**Aim of the task**
Copy all lines of the listing that include the string "from".

**Stored data**
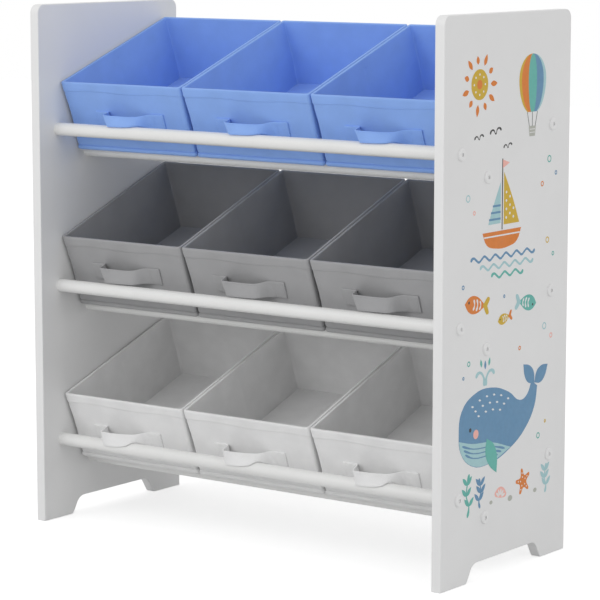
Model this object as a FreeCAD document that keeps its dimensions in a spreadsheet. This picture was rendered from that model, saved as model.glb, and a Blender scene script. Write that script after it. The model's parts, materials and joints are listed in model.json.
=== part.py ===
import FreeCAD, Part
import math
import os
import Sketcher

# A child's toy organizer: two white side panels joined by nine steel rods, which carry three
# tiers of three open fabric bins. Every tier leans forward, so the bins face the child.
#
# Millimetres. +X is to the right of someone facing the organizer, +Y goes to its back and
# +Z is up. The origin is the middle of its footprint, on the floor.

TIERS = ("bottom", "middle", "top")
COLUMNS = ("left", "centre", "right")
SIDES = ("left", "right")
ROD_KINDS = ("front_rail", "support_rod", "rear_rod")

# ---------------------------------------------------------------- driving dimensions

SIZES = {
    # side panels of painted board; lengths along the depth are counted from the front edge
    "overall_width": 566,
    "panel_height": 600,
    "panel_depth": 248,
    "panel_board": 12,
    "top_round": 10,
    "foot_length": 50,
    "arch_start": 62,
    "arch_height": 19.5,
    "foot_round": 5,
    "arch_round": 14,
    "edge_ease": 1,
    # steel rods, placed on the panels in each tier
    "rod_diameter": 15,
    "rod_wall": 1.2,
    "tier_pitch": 181.75,
    "front_rail_y": 32.7,
    "front_rail_z": 93.2,
    "support_rod_y": 83.3,
    "support_rod_z": 66,
    "rear_rod_y": 211.7,
    "rear_rod_z": 113.8,
    # bolts through the panels into threaded inserts in the rod ends
    "bolt_shank": 6,
    "bolt_length": 26,
    "bolt_head": 13.5,
    "head_rim": 1.1,
    "head_crown": 0.9,
    "crown_bevel": 1,
    "socket_flats": 4,
    "socket_depth": 1.7,
    "hole_diameter": 6.6,
    "insert_length": 22,
    "insert_bore": 6.1,
    "insert_play": 0.05,
    # fabric bins
    "bin_width": 176,
    "bin_length": 201,
    "bin_height": 85,
    "bin_gap": 2.2,
    "row_margin": 2.1,
    "bin_wall": 3,
    "bin_floor": 6,
    "bin_round": 5,
    "bin_ahead": 17.5,
    "rod_play": 0.3,
    # boards sewn into the walls and the floor of a bin
    "skin": 0.8,
    "board_play": 0.1,
    "hem_allowance": 9,
    "fold_gap": 5,
    "corner_gap": 6,
    # fabric strap handle, sewn on at both ends
    "strap_thick": 1.5,
    "strap_width": 16.5,
    "strap_low": 38.6,
    "strap_half": 50.5,
    "loop_root": 28,
    "loop_bulge": 30,
    "loop_stand": 13,
    "bend_round": 4,
    "root_round": 1.5,
}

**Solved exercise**
Model this object as a FreeCAD document that keeps its dimensions in a spreadsheet. This picture was rendered from that model, saved as model.glb, and a Blender scene script. Write that script after it. The model's parts, materials and joints are listed in model.json.
    # side panels of painted board; lengths along the depth are counted from the front edge